The object of the game is to take control of Turinium generators that have been placed on suitable worlds in order to convert the entire planet into Turinium (or at least as much of it as we can.
Computronium
Turinium is our take on Computronium. It’s actually not as new a concept as you might think. Douglas Adams in the Hitchhiker’s Guide of the Galaxy series revealed that the entire Earth is a giant computer. In essence, the Earth was actually Computronium.
Computronium is programmable matter. The ultimate programmable matter. While theorized, it is inevitable.
Intel Sky Lake and the road to Turinium
This week Intel announced SkyLake. It’s a new CPU based on a 14nm fabrication technique. Each year or two, the fabrication size gets smaller and smaller. In 2005, it was 65nm.

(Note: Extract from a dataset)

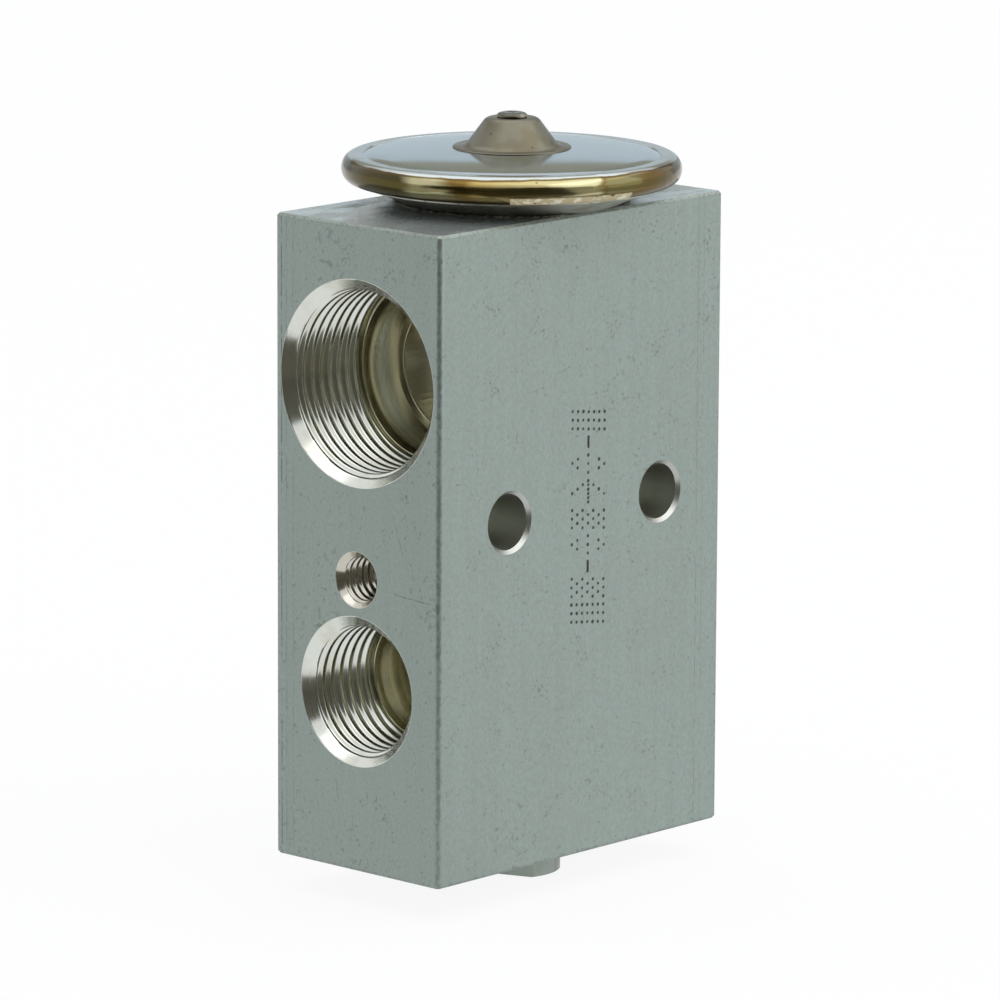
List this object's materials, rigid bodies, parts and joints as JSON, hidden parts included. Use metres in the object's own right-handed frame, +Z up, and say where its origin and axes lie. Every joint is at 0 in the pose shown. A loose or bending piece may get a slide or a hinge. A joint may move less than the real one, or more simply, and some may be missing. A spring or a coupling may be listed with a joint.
{
  "type": "thermostatic expansion valve",
  "caption": "Block-type thermostatic expansion valve with threaded refrigerant ports on both narrow faces, a welded power head on top and an adjusting screw below.",
  "frame": {"origin": "centre of the valve's footprint, level with the lower end of the adjusting screw", "axes": "+Z up the stem towards the power head, X through the threaded ports, Y through the bolt holes"},
  "size_m": [0.0474, 0.0388, 0.088],
  "materials": {
    "block_aluminium": "matt extruded",
    "head_steel": "satin",
    "polished_steel": "polished",
    "tinted_weld": "heat tinted",
    "cap_steel": "satin",
    "plug_steel": "dull",
    "spring_steel": "drawn",
    "rod_aluminium": "turned",
    "screw_aluminium": "turned",
    "brass": "turned",
    "seal_rubber": "moulded",
    "compound": "cured, uneven"
  },
  "bodies": {
    "valve_body": {"valve_body": "block_aluminium", "lower_cover": "head_steel", "upper_cover": "polished_steel", "rim_weld": "tinted_weld", "charging_cap": "cap_steel", "charge_plug": "plug_steel", "diaphragm": "head_steel", "head_seal": "seal_rubber", "sealing_compound": "compound", "rod_seal": "seal_rubber", "rod_seal_retainer": "head_steel", "valve_seat": "head_steel"},
    "stem": {"diaphragm_support": "brass", "sensing_rod": "rod_aluminium", "push_rod": "head_steel", "valve_ball": "polished_steel", "ball_carrier": "brass", "antivibration_spring": "spring_steel", "bias_spring": "spring_steel"},
    "adjuster_carriage": {"adjusting_screw_seal": "seal_rubber"},
    "adjuster": {"adjusting_screw": "screw_aluminium"}
  },
  "joints": [
    {"name": "stem_lift", "type": "slide", "parent": "valve_body", "child": "stem", "axis": [0, 0, 1], "range_m": [-0.0008, 0], "stiffness_N_per_m": 2500, "springref_m": 0.004, "deforming": ["bias_spring"]},
    {"name": "adjuster_advance", "type": "slide", "parent": "valve_body", "child": "adjuster_carriage", "axis": [0, 0, 1], "range_m": [-0.001, 0.001]},
    {"name": "adjuster_turn", "type": "hinge", "parent": "adjuster_carriage", "child": "adjuster", "pos_m": [0.0017, 0, 0], "axis": [0, 0, 1], "range_deg": [-360, 360]}
  ],
  "couplings": [
    {"joint": "adjuster_advance", "follows": "adjuster_turn", "m_per_rad": 0.00015915}
  ]
}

The 8088 was 3 microns (3,000 nm).
At some point we will reach the smallest possible size that processing can occur at. It will almost certainly be at the sub-atomic level but you will reach that point. That ultimate smallness is called Turinium.
Moore is More or 42
Once you reach that ultimate smallness, the only way to get more processing power is to have more of it. Mass starts to matter.
It would be incorrect to assume that Turinium has to look like some sort of gray goo type material. Since it’s at the sub-atomic level, it could look like anything you want depending on the level of efficiency you want out of the mass. A tree could be made of Turinium for instance. To reference Douglas Adams again, the Earth and even Arthur Dent were all made of what was effectively Turinium (trying to find out the answer to Life, the Universe and Everything).
Why would we care?
As the name of the game implies, Ashes of the Singularity is about what happens after the technological singularity. It’s just too good of a subject matter not to use as the basis for a Sci-Fi game.
In this future, humans have, for over a century, been augmenting their capability through computing power that we can’t even really imagine today. The best analogy we have is that we’re already doing this: How much of your knowledge do you keep in your brain versus via your mobile device? Compare that to 10 years ago. Now imagine where things will be in 50 years. 100 years.
Once you have Turinium , the “faster” computing paradigm is over. It’s how much Turinium you have. And feats that we mere humans can’t even imagine start to become grasped by these Post-Humans who have access to so much more capability.
Thus, Turinium becomes the ultimate resource. More valuable than anything. Unlike the Space of the Dune series, Turinium can be created on most other planets, it’s just a matter of reaching out and taking them.